A Fitch ratings report, issued late last year, pointed out "foreign banks have brought in more innovative products and new delivery channels and are attracting the best skills."
Interest in BA is expected to be high, though the actual extent will be determined by price. In terms of assets it ranks third, behind the merged Banque du Caire and Banque Misr (BM/BC) and the National Bank of Egypt (NBE).
BA assets stood at LE37 billion in June 2004, compared to BM/BC's LE136 billion and the NBE's LE131. Although it is lower on the list in terms of net revenue and the rate of return on assets it remains a good investment opportunity.
"The Egyptian banking sector is underpenetrated," said one analyst, who requested anonymity. "Only 10 per cent of the Egyptian population has bank accounts." And BA's network includes 192 branches.

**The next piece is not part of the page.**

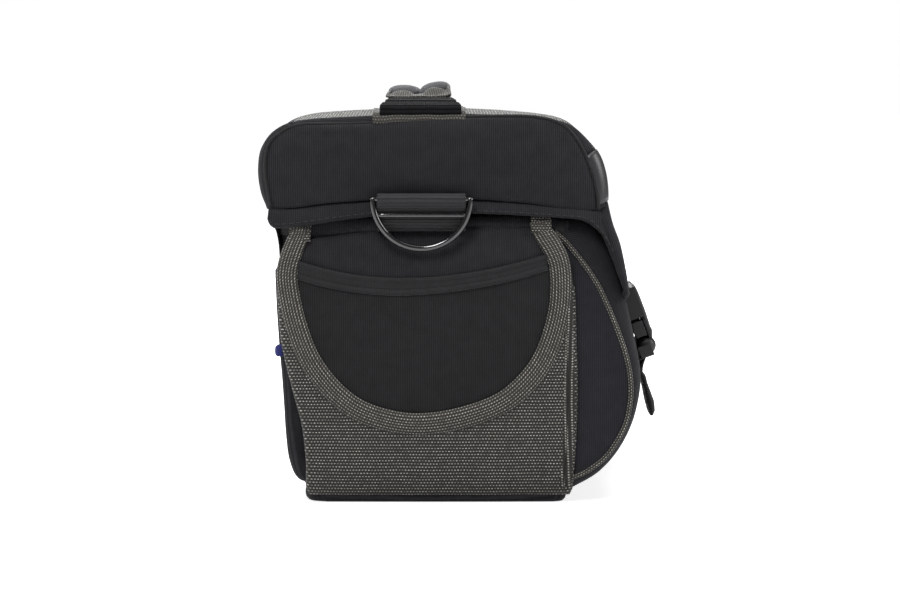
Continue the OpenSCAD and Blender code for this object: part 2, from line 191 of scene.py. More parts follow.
def ballistic(name, pitch=1.34, row=1.36, dark=(0.0035, 0.0035, 0.0030),
              mid=(0.026, 0.0245, 0.021), pale=(0.40, 0.39, 0.345), dot=(0.31, 0.19)):
    """Basket weave: olive threads, dark gaps, and a pale dot in each staggered cell.

    pitch and row are the cell in mm; dot is the half-size of the dot in shares of a cell.
    """
    wobble_depth, turn = 0.0003, 2 * math.pi
    s = Shader(name)
    u, v, uv = s.fabric_uv()
    wobble = s.noise(uv, scale=90.0, detail=2.0)
    rows = s.div(s.add(v, s.mul(wobble, wobble_depth)), row * MM)
    row_id = s.math("FLOOR", rows)
    cell_v = s.sub(s.math("FRACT", rows), 0.5)
    stagger = s.mul(s.math("FLOORED_MODULO", row_id, 2.0), 0.5)
    columns = s.add(s.div(s.add(u, s.mul(wobble, wobble_depth)), pitch * MM), stagger)
    column_id = s.math("FLOOR", columns)
    cell_u = s.sub(s.math("FRACT", columns), 0.5)
    random = s.cell_random(column_id, row_id)
    # pale dot: soft-edged ellipse, its brightness varying from cell to cell
    squares = s.add(s.math("POWER", s.div(cell_u, dot[0]), 2.0),
                    s.math("POWER", s.div(cell_v, dot[1]), 2.0))
    distance = s.math("SQRT", squares)
    spot = s.sub(1.0, s.div(s.sub(distance, 0.55), 0.6, clamp=True))
    spot = s.mul(spot, s.scaled(random, gain=0.75, offset=0.3, clamp=True))
    # threads: rounded across each cell both ways, with slow blotches
    thread = s.mul(s.math("COSINE", s.mul(cell_v, turn)), 0.5)
    thread = s.add(thread, 0.5)
    crossing = s.scaled(s.math("COSINE", s.mul(cell_u, turn)), 0.5, 0.5)
    body = s.mul(s.scaled(thread, gain=0.65, offset=0.25),
                 s.scaled(crossing, gain=0.5, offset=0.55))
    big = s.noise(uv, scale=30.0, detail=3.0)
    body = s.mul(body, s.scaled(big, gain=0.7, offset=0.65), clamp=True)
    color = s.mix(spot, s.mix(body, dark, mid), pale)
    height = s.add(s.mul(body, 0.8), s.mul(spot, 0.8))
    s.set({"Base Color": color,
           "Normal": s.bump(height, strength=0.8, distance=0.0003),
           "Roughness": s.scaled(spot, gain=-0.25, offset=0.72),
           "Specular IOR Level": 0.35, "Sheen Weight": 0.05})
    return s.material


def plastic(name, color, rough, coat=0.0, grain=0.00002, scale=900.0):
    """Moulded or coated surface: fine grain, with slow changes of tone and gloss."""
    s = Shader(name)
    position = s.position()
    fine = s.noise(position, scale=scale)
    big = s.noise(position, scale=60.0)
    darker = tuple(c * 0.75 for c in color)
    lighter = tuple(c * 1.35 for c in color)
    s.set({"Base Color": s.mix(big, darker, lighter),
           "Roughness": s.scaled(big, gain=0.16, offset=rough - 0.08),
           "Normal": s.bump(fine, strength=0.35, distance=grain),
           "Coat Weight": coat, "Coat Roughness": 0.15})
    return s.material


def brushed(name, low, high):
    """Brushed loop lining: short random fibres."""
    s = Shader(name)
    position = s.position()
    fibre = s.noise(position, scale=1400.0, detail=4.0, rough=0.7)
    big = s.noise(position, scale=45.0)
    tone = s.add(s.mul(fibre, 0.8), s.centred(big, 0.5), clamp=True)
    s.set({"Base Color": s.mix(tone, low, high),
           "Normal": s.bump(fibre, strength=0.7, distance=0.0003),
           "Roughness": s.scaled(big, gain=0.1, offset=0.85),
           "Sheen Weight": 0.35, "Specular IOR Level": 0.2})
    return s.material


BODY = ribbed("body_fabric", (0.0030, 0.0030, 0.0038), (0.026, 0.0255, 0.0305),
              sheen=0.04, spec=0.18, depth=0.0002)
GUSSET = ribbed("gusset_fabric", (0.0055, 0.0055, 0.0075), (0.024, 0.024, 0.030),
                sheen=0.05, spec=0.2)
POCKET_CLOTH = ribbed("pocket_fabric", (0.0035, 0.0035, 0.0040), (0.021, 0.021, 0.0225),
                      pitch=0.95, sheen=0.03, spec=0.18)
WEAVE = ballistic("woven_trim")
BAND_WEAVE = ballistic("woven_band", row=1.1, mid=(0.048, 0.043, 0.035), dot=(0.30, 0.20))
ANCHOR_WEAVE = ballistic("anchor_weave", pitch=1.3, row=1.0, dark=(0.012, 0.011, 0.009),
                         mid=(0.058, 0.054, 0.046), pale=(0.125, 0.118, 0.10), dot=(0.3, 0.26))
WEBBING = ribbed("webbing", (0.0025, 0.0025, 0.003), (0.022, 0.022, 0.0245), pitch=1.45,
                 across=True, depth=0.0004, sheen=0.05, spec=0.35, rough=0.62, blotch=0.15)
# darker copy of the webbing for the handle strap: painted shade, for the shadow the strap's
# faces sit in
SHADED_WEBBING = ribbed("webbing_dark", (0.0010, 0.0010, 0.0012), (0.0105, 0.0105, 0.0118),
                      pitch=1.45, across=True, depth=0.0004, sheen=0.0, spec=0.08, rough=0.8,
                      blotch=0.12)
ZIP_TAPE = ribbed("zip_tape_fabric", (0.006, 0.006, 0.007), (0.026, 0.026, 0.028),
                  pitch=0.5, depth=0.0001)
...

The familiarity of the brand is likely to prove tempting to investors.
Following the announcement of the sale potential investors will undertake the necessary legal, financial and marketing due diligence before making offers. The government will then compile a short-list based on its own assessment of technical requirements. The government's aim, says the analyst, will not be to maximise proceeds but to ensure the buyer possesses the kind of expertise that can develop the market.
The short-listed hopefuls will then make financial bids and at the end of the auctioning process the highest bid will be accepted. The process is expected to take at least four months from the date of the announcement, and Citigroup has been appointed as advisor to the sale.